The Company and the Commission entered into a stipulation and consent agreement, which was approved by the Commission on December 9, 2011, thereby resolving this investigation. The Commission’s findings of violations were limited to the nonregulated operations of the Company. Under the terms of the agreement, the Company paid to the United States Treasury a total civil penalty of approximately $6.4 million and to energy assistance programs approximately $5.6 million in disgorgement of unjust profits plus interest for violations identified during the investigation. The resolution of this matter did not have a material adverse impact on the Company’s financial position, results of operations or cash flows and none of the payments were charged to any of the Company’s customers. In addition, none of the services the Company provides to any of its regulated or nonregulated customers were affected by the agreement.

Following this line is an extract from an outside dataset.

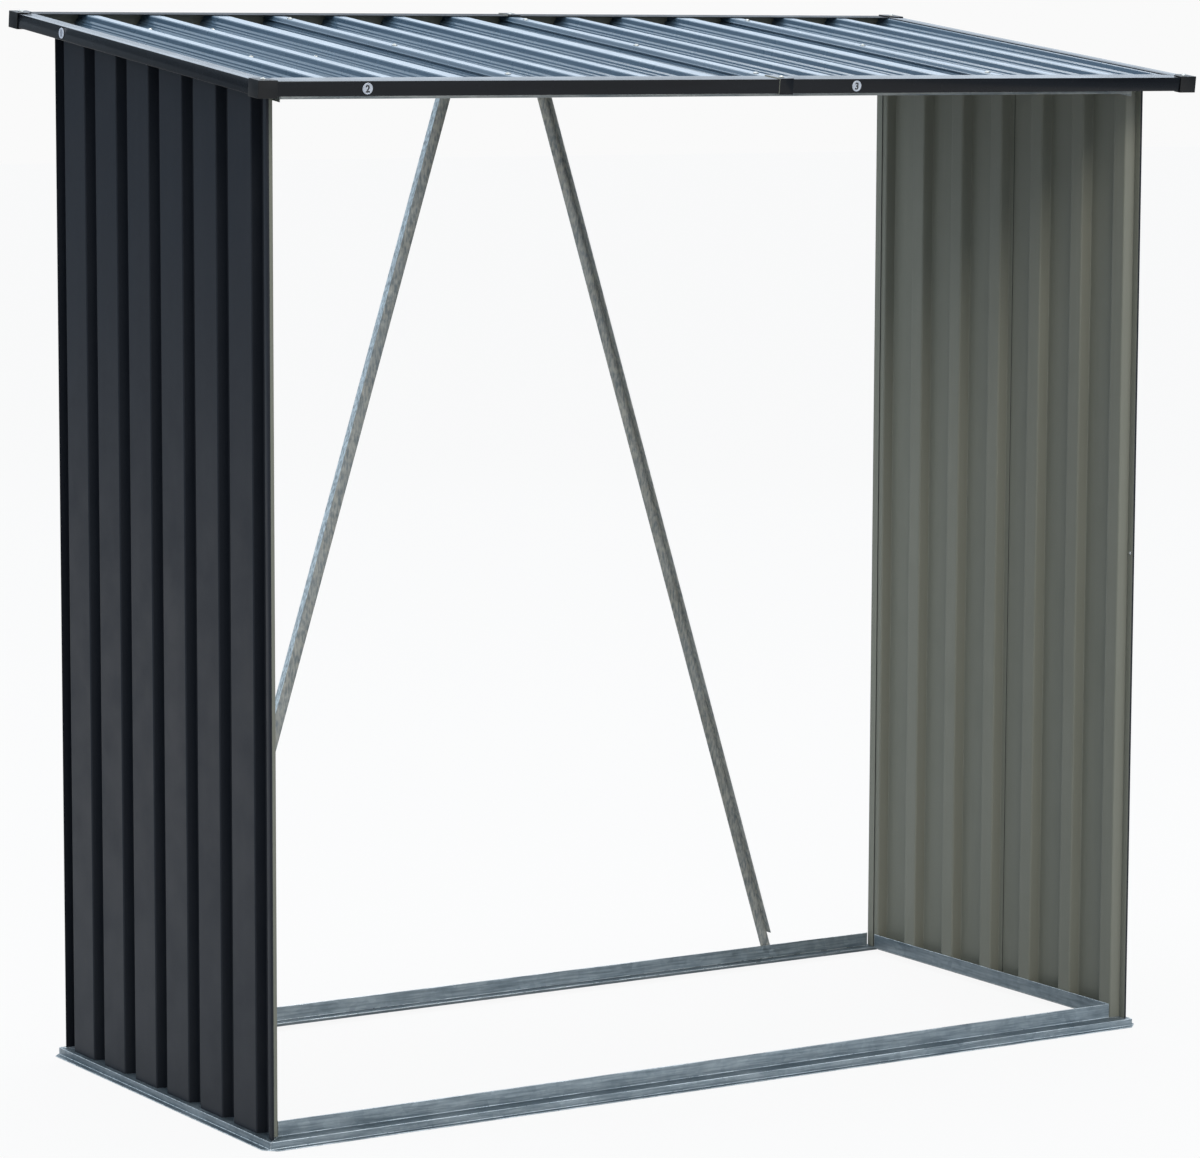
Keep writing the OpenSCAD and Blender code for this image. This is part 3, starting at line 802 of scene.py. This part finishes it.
@dataclass
class WallSheets:
    """Two ribbed sheets a side, the front one lapped over the rear one."""

    roof: RoofPlane
    pitch: float = 106 * MM
    groove: float = 36 * MM
    flank: float = 4 * MM
    depth: float = 17 * MM
    end_strip: float = 14 * MM
    lap_groove: int = 3
    grooves: int = 7
    lap: float = 10 * MM
    lap_depth: float = 1.1 * MM
    edge: float = 1.5 * MM
    top_level: float = -22.9 * MM
    thickness: float = 0.8 * MM
    lap_gap: float = 0.3 * MM
    bend: float = 2.2 * MM
    bow: float = 0.3 * MM
    bow_turn: float = 230.0
    stations: int = 40

    def groove_at(self, s: float) -> np.ndarray:
        """Outline of one groove, (distance from the front, depth), from its near edge.

        Args:
            s: distance of the groove's near edge from the wall's front.

        Returns:
            (4, 2) corners.
        """
        return np.array([(s, 0.0), (s + self.flank, self.depth),
                         (s + self.groove - self.flank, self.depth), (s + self.groove, 0.0)])

    def front_outline(self) -> np.ndarray:
        """Section of the front sheet, from the front post to its lap.

        Returns:
            (n, 2) corners.
        """
        lap_s = self.end_strip + self.lap_groove * self.pitch
        grooves = [self.groove_at(self.end_strip + g * self.pitch)
                   for g in range(self.lap_groove)]
        return np.concatenate([[(self.edge, 0.0)], *grooves, [(lap_s - self.lap_gap, 0.0)]])

    def rear_outline(self, wall_depth: float) -> np.ndarray:
        """Section of the rear sheet, from under the lap to the rear post.

        Args:
            wall_depth: depth of the whole wall.

        Returns:
            (n, 2) corners.
        """
        lap_s = self.end_strip + self.lap_groove * self.pitch
        first = self.groove_at(lap_s)
        first[0] = (lap_s + self.flank * self.lap_depth / self.depth, self.lap_depth)
        grooves = [self.groove_at(self.end_strip + g * self.pitch)
                   for g in range(self.lap_groove + 1, self.grooves - 1)]
        last_s = self.end_strip + (self.grooves - 1) * self.pitch
        last = self.groove_at(last_s)[:2]
        return np.concatenate([[(lap_s - self.lap, self.lap_depth)], first, *grooves, last,
                               [(wall_depth - self.edge, self.depth)]])

    def build(self, side: int, name: str, corners: np.ndarray) -> bpy.types.Object:
        """Makes one sheet, ruled from its foot to the slope of the roof.

        The height at (s, t) is foot + t (top(s) - foot), where top follows the roof, and the
        crowns and floors bow inwards by bow sin(pi t) sin(bow_turn s) as thin sheet does.

        Args:
            side: -1 for the left wall and 1 for the right one.
            name: the frame node that the sheet replaces.
            corners: section of the sheet.

        Returns:
            The sheet.
        """
        line = eased(corners, self.bend, 5)
        low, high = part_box(f"wall_{'left' if side < 0 else 'right'}_front_sheet")
        face = low[0] if side < 0 else high[0]
        y_front = low[1] - self.edge
        foot = low[2]
        t = np.linspace(0.0, 1.0, self.stations)[:, None]
        y = y_front + line[:, 0]
        top = self.roof.height(y, self.top_level)
        z = foot + t * (top - foot)[None, :]
        bow = self.bow * np.sin(math.pi * t) * np.sin(self.bow_turn * line[:, 0])[None, :]
        inward = line[:, 1][None, :] + np.maximum(bow, 0.0)
        x = face - side * inward
        points = np.stack([x, np.broadcast_to(y, z.shape), z], axis=-1).reshape(-1, 3)
        faces = grid_faces(self.stations, len(line))
        if side < 0:
            faces = faces[:, ::-1]
        sheet = new_piece(f"{name}_rolled", points, faces, [ANTHRACITE_WALL, BACKING_COAT])
        thicken(sheet, self.thickness)
        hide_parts(name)
        return sheet

    def build_all(self) -> None:
        """Makes the two sheets of both walls."""
        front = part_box("post_front_left")[0][1]
        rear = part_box("post_rear_left")[1][1]
        for side, word in ((-1, "left"), (1, "right")):
            self.build(side, f"wall_{word}_front_sheet", self.front_outline())
            self.build(side, f"wall_{word}_rear_sheet", self.rear_outline(rear - front))


# ---------- folded strips and caps ----------


@dataclass
class FoldedPieces:
    """The folded strips and moulded caps: copies of the frame's pieces with eased edges."""

    strip_edge: float = 0.5 * MM
    post_edge: float = 0.35 * MM
    thin_edge: float = 0.4 * MM
    base_edge: float = 0.7 * MM
    cap_edge: float = 1.3 * MM
    flat_within: float = math.radians(0.5)
    bend_over: float = math.radians(30)

    def copy(self, node: str, finishes: list[Finish], slot: Slot, edge: float,
             backing: Backing = Backing.NONE) -> bpy.types.Object:
        """Copies a frame piece, merges its triangles into flat faces and eases its edges.

        Args:
            node: the frame node.
            finishes: the finish of its face and, if it has one, of its back or of its faces
                painted darker or lighter as shade or light.
            slot: the record's material slot.
            edge: width of the eased edge.
            backing: which faces show the second finish.

        Returns:
            The new piece.
        """
        name = f"{node}_folded" if slot is not Slot.CAP else f"{node}_moulded"
        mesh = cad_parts[node].data.copy()
        mesh.name = name
        mesh.materials.clear()
        for finish in finishes:
            mesh.materials.append(finish.material())
        work = bmesh.new()
        work.from_mesh(mesh)
        bmesh.ops.remove_doubles(work, verts=work.verts, dist=SAME_POINT)
        bmesh.ops.dissolve_limit(work, angle_limit=self.flat_within, verts=work.verts,
                                 edges=work.edges)
        middle = np.mean(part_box(node), axis=0)
        for face in work.faces:
            face.smooth = True
            face.material_index = int(self.is_back(face, middle, backing))
        work.to_mesh(mesh)
        work.free()
        piece = add_object(name, mesh)
        soft = piece.modifiers.new("eased_edges", "BEVEL")
        soft.width = edge
        soft.segments = 3
        soft.limit_method = "ANGLE"
        soft.angle_limit = self.bend_over
        soft.harden_normals = True
        soft.use_clamp_overlap = True
        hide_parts(node)
        return settle(piece)

    def is_back(self, face: bmesh.types.BMFace, middle: np.ndarray, backing: Backing) -> bool:
        """Tells whether a face takes the second finish: the backing coat, or a painted shadow or
        painted light.

        Args:
            face: the face.
            middle: the middle of its piece.
            backing: the rule for this piece.

        Returns:
            True if it does.
        """
        centre = np.array(face.calc_center_median())
        normal = np.array(face.normal)
        if backing is Backing.HOLLOW:
            return float(np.dot(middle - centre, normal)) > 0.5 * MM
        if backing is Backing.BAY:
            return float(-math.copysign(1.0, middle[0]) * normal[0]) > 0.5
        # Up-facing ledge faces take the painted shadow.
        if backing is Backing.LEDGE:
            return float(normal[2]) > 0.5
        # Outward flange faces take the painted light.
        if backing is Backing.FLANGE:
            return float(math.copysign(1.0, middle[0]) * normal[0]) > 0.5
        return False

    def build_all(self) -> None:
        """Makes every folded strip, brace and cap."""
        ends = ("front_left", "front_right", "rear_left", "rear_right")
        # The side rails take the darker zinc, which is painted shade.
        for side, zinc in (("front", STRIP_ZINC), ("rear", STRIP_ZINC), ("left", SHADED_SIDE_ZINC),
                           ("right", SHADED_SIDE_ZINC)):
            rail = self.copy(f"base_rail_{side}", [zinc, SHADED_LEDGE_ZINC, HIGHLIGHT_EDGE_ZINC], Slot.FRAME,
                             self.base_edge, Backing.LEDGE)
            # The eased edges take the painted highlight finish.
            rail.modifiers["eased_edges"].material = 2
        for end in ends:
            self.copy(f"post_{end}", [ANTHRACITE_WALL, BACKING_COAT], Slot.WALL,
                      self.post_edge, Backing.BAY)
        for node in ("top_rail_left", "top_rail_right", "front_lintel", "rear_lintel",
                     "roof_purlin"):
            self.copy(node, [LINTEL_ZINC], Slot.FRAME, self.thin_edge)
        for node in ("brace_left", "brace_right"):
            self.copy(node, [WEB_ZINC, LIT_FLANGE_ZINC], Slot.FRAME, self.strip_edge,
                      Backing.FLANGE)
        for end in ends + ("side_left", "side_right"):
            coat = REAR_TRIM_COAT if end.startswith("rear") else TRIM_COAT
            self.copy(f"trim_{end}", [coat, BACKING_COAT], Slot.TRIM, self.thin_edge,
                      Backing.HOLLOW)
        for end in ends:
            self.copy(f"cap_{end}", [CAP_PLASTIC], Slot.CAP, self.cap_edge)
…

In July 2010, the Dodd-Frank Act was enacted, representing an extensive overhaul of the framework for regulation of U.S. financial markets. The Dodd-Frank Act required various regulatory agencies, including the SEC and the Commodities Futures Trading Commission, to establish regulations for implementation of many of the provisions of the Dodd-Frank Act. A number of those regulations have been adopted; we have enacted new procedures and modified existing business practices and contractual arrangements to comply with such regulations. We expect additional regulations to be issued, which should provide additional clarity regarding the extent of the impact of this legislation on us. The costs of participating in financial markets for hedging certain risks inherent in our business may be further increased when these expected additional regulations are adopted. We also anticipate that the Commodities Futures Trading Commission will issue additional related reporting and disclosure obligations.